Why `Night is not night enough'

UNTIL that moment, no one could have convinced me that a cow's moo was anything but commonplace. Yet here, the cows were clearly enchanted, their lowing like exotic whale songs echoing through the gully. When suddenly one of the herd kicked up its heels in a lively bovine dance, I felt as if I'd been given a box seat at a royal command performance. My companion and I fell silent. I had just the day before experienced my first dinner at an artists' colony - the Virginia Center for the Creative Arts, in Sweet Briar, Virginia - where I would live and work for the next five weeks. Everything was wrapped in newness.

My partner was a relative stranger, another poet who I'd met over a surprisingly scrumptious meal of Boeuf Bourgignon in the fellows' dining room. Soon to leave Virginia for her home in Boston, she had completed her project of translating a group of poems from Norwegian. I was at the outset of my stay, freshly arrived from New Hope, Pennsylvania, and hoping to finish a book of poems.

We lingered awhile on the ridge, then quietly took the mile-long hike back to our private rooms at the modern fellows' residence, lost in our private thoughts. I'd arrived! In the form of a fellowship, I'd been granted the gift of time away in which to do nothing but write. ``Even night is not night enough,'' mused Franz Kafka, on the writer's constant quest for solitude, a search I have always understood.

Kafka fantasized a cellar room furnished only with his writing things and a lamp. Food would be left for him outside the cellar's outermost door. ``And how I would write! From what depths I would drag it up!''

I was not so sure. The yearning is one thing; to be given time away from daily distractions, a studio of one's own with lunch truly brought to the door - the actual solitude - is quite another. How would I manage such a span of time away from my husband and family? Already, I missed them. What would life be like in a community of 22 writers, visual artists, and composers? Most important, would I be equal to the task?

I found I required less sleep than usual, rising at 4 a.m., brewing a pot of coffee in my room, and setting off at 5 for my studio in the sprawling converted dairy barn about a quarter-mile away. I'd often stumble on a root or a pothole along the pitch-dark terrain of the lawn, awakening me to the mysteries of the unknown.

From a distance, there shone the welcoming lights of the long barn halls. Then the enticing odor of artists' paint and paint remover, tiny splashes of the artists' ``I-am'' speckling the complex's concrete floors. My key fitted the lock to the ``Nida Tomlin Watts Studio,'' my studio - sounding so high minded, I thought, for a dairy barn. How fortunate to have been assigned the room with a gold rug and bright green match-stick blinds - and a good, red desk lamp!

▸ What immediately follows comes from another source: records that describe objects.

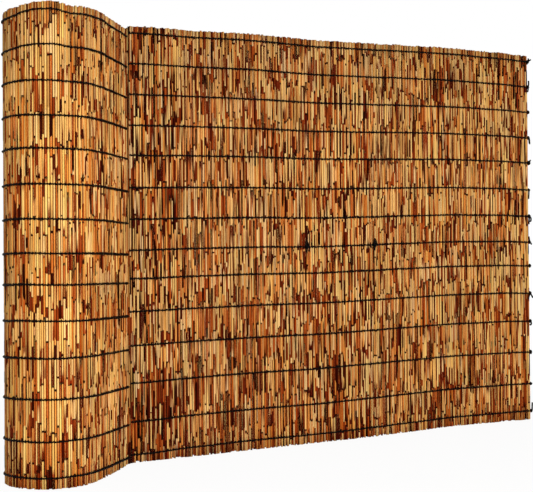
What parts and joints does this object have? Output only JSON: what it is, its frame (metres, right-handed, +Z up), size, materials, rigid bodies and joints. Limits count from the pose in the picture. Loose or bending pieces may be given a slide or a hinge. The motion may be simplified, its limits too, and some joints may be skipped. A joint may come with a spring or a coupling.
{
  "type": "reed screening roll",
  "caption": "Mat of thin upright reeds bound by rows of twisted wire, stood on end: one part still rolled up, the rest unrolled as a straight panel.",
  "frame": {"origin": "middle of the bounding box, on the floor that the reed ends stand on", "axes": "+Z up along the reeds, +X along the flat panel from the roll to the free end, the front towards -Y"},
  "size_m": [2.3417, 0.3119, 1.5],
  "materials": {
    "reed": "dry natural stems, dull",
    "wire": "black coated, satin"
  },
  "bodies": {
    "root": {"reed_panel": "reed", "reed_lead": "reed", "reed_turn_1": "reed", "reed_turn_2": "reed", "reed_turn_3": "reed", "reed_turn_4": "reed", "binding_wire_01": "wire", "binding_wire_02": "wire", "binding_wire_03": "wire", "binding_wire_04": "wire", "binding_wire_05": "wire", "binding_wire_06": "wire", "binding_wire_07": "wire", "binding_wire_08": "wire", "binding_wire_09": "wire", "binding_wire_10": "wire", "binding_wire_11": "wire", "binding_wire_12": "wire", "binding_wire_13": "wire", "binding_wire_14": "wire"}
  },
  "joints": []
}
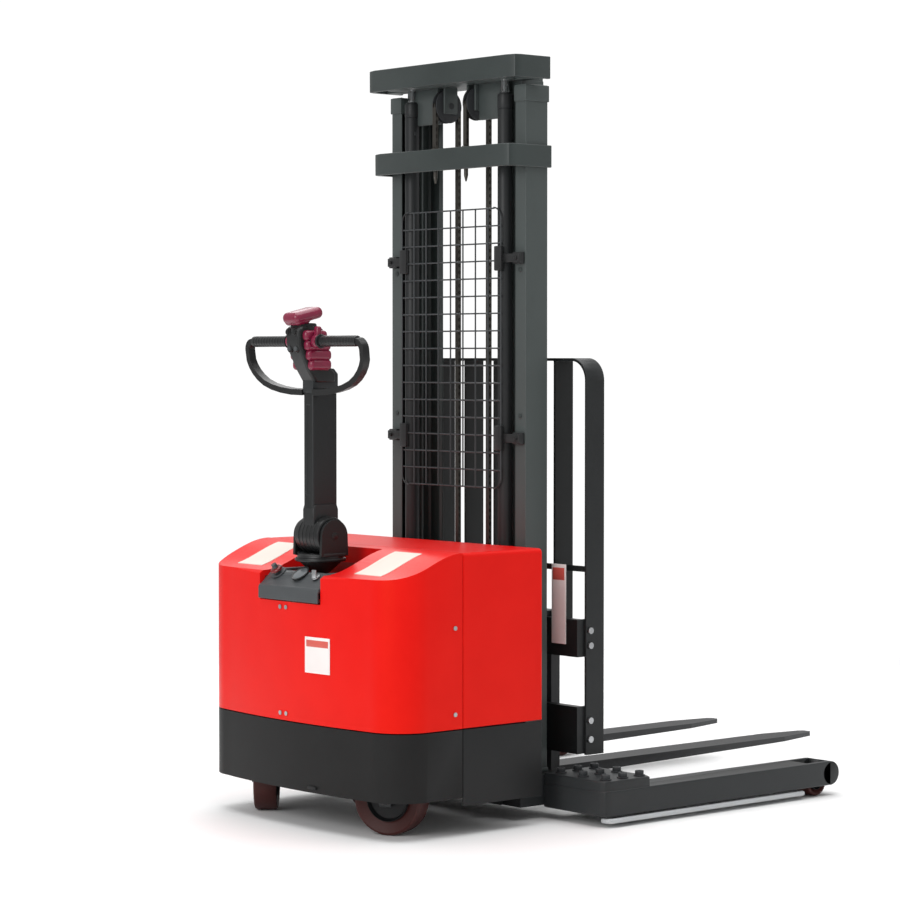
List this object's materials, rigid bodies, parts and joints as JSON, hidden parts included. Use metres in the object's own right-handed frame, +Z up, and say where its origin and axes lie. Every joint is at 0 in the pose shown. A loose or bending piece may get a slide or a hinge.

The community that gathered for breakfast and dinner - and often for evening readings, exhibits, and concerts - was constantly in flux, like the nearby Blue Ridge Mountain vista, which never looked the same two days running. Fellowships at the Virginia Center - much like other artists' colonies - range from one week to several months. Fast friendships were formed, in the intense manner of life aboard a sailboat. We freely shared our books, poems, musical scores, paintings, and opinions - giving and getting an endless flow of ideas - sometimes, I found, almost too much.

But the dining room anecdotes were priceless. New York novelist Patty Dann was in correspondence with her new London publisher, John Murray, the firm that had published Lord Byron's works. They were encouraging her to visit Britain. The publisher informed her of the unique display case in their London lobby in the very same building where Byron had delivered his poems - a case containing the great poet's ``blouse and shoes.'' ``I do hope you won't require my blouse and shoes,'' Dann replied back to them.

After breaking for breakfast and conversation, I would return to my studio for the meatiest work of the day - where often the chopping and singing or humming saw of a nearby sculptor would form a musical backdrop to my day's work. I wrote steadily and well at first, gaining momentum, and at midmonth reached a peak of artistic heat such as I've rarely known.

Then began a gradual decline, which ended during my last week as I readied myself to leave. Within this pattern were endless variations. A poem would come unbidden one day. On another, I would struggle, summoning long-forgotten memories while mining the treasures of my past, as Rilke called it.

One night toward the end of my stay, Israeli composer Tzvi Avni sat at the grand piano in the high-ceilinged living room where we gathered after dinner. He played a few wistful bars of Bach - and suddenly, he stopped.

I catapulted across the room and asked him please to continue. He gladly complied. His music made me long for home, and I realized how I'd come to count on my husband's daily concerts on our old Steinway in the dining room. I tried to convert my pining for home into good work.

I realized, too, how writing is a form of prayer and consolation, when one is able to practice it fully. During those five weeks, the magic of the rolling Blue Ridge dairylands never waned. And looking back, I know I have made friends who are sure to influence my life and work. I left Virginia a little reluctantly, because even a fellowship is not night enough. My completed manuscript under my arm, I waved goodbye to the otherworldly Angus dotting the brown grazed rises.